Now even supporters of the state’s Brooklyn Bridge Park plan are questioning how much luxury housing must be in the development.
At a hearing on Monday night, the venerable Brooklyn Heights Association, which supports the state’s plan to pay for the waterfront parkland with revenue from condos, a hotel and shops, said that a lease agreement between a politically connected developer and the state obscured crucial facts that could help planners reduce the amount of commercial development.
“The state must be clear that it is doing all that it can to minimize the amount of development within the park,” said Nancy Wolf, a spokeswoman for the BHA.
The hearing focused largely on the lease agreement between the Empire State Development Corporation and Robert Levine, one of several developers who will build within the 1.3-mile, waterfront development.
Levine has already begun to sell his “One Brooklyn Bridge Park” condos at 360 Furman Street, which would be at the southern end of the strip of greenspace and new buildings along the Brooklyn Heights and DUMBO waterfront.
Yet many speakers grumbled that the state has not started the “park” part of Brooklyn Bridge Park. Disappointment with that lack of progress was at the root of much of the criticism about the plan’s “transparency.”
Councilman David Yassky (D-Brooklyn Heights) supported the lease agreement with Levine as a “crucial step in moving forward,” but warned ESDC that the deal should “not set a precedent.”
“The process was not a good one,” he said.
Even Marianna Koval, director of the Brooklyn Bridge Park Conservancy, had some problems with the state’s process.
She did commend Levine for the agreement he made with the state — but urged ESDC “to show its plans and move forward quickly.”
Koval also disclosed that her group has received $41,000 in donations from Levine, who was also a contributor to Gov. Pataki’s campaigns at the same time that Pataki’s ESDC was pushing development in the park, the New York Post has reported.

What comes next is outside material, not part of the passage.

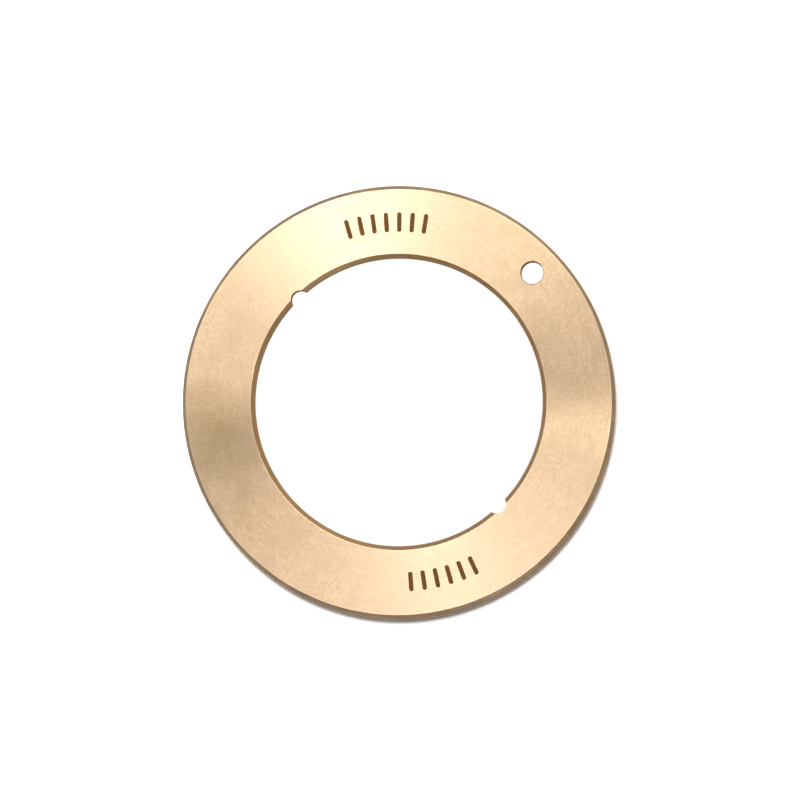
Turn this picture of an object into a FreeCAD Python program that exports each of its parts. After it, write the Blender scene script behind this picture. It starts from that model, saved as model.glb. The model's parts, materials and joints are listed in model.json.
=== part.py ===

Like Wolf and Koval, Yassky called on the state to begin working on the park before selecting proposals for its other development parcels.
ESDC spokesman, AJ Carter, said that the secretive public agency would “consider” all of Yassky’s recommendations.
“The Spitzer administration is now doing a full, methodical review of all ESDC projects,” Carter said. “We want to get a sense of what is going on, and why, so we can decide how to move forward in the future.”
For his part, Levine’s spokesman defended his boss.
“The terms of the 360 Furman lease [have already been] negotiated and approved by both the city and the state,” said the spokesman, Tom Murphy.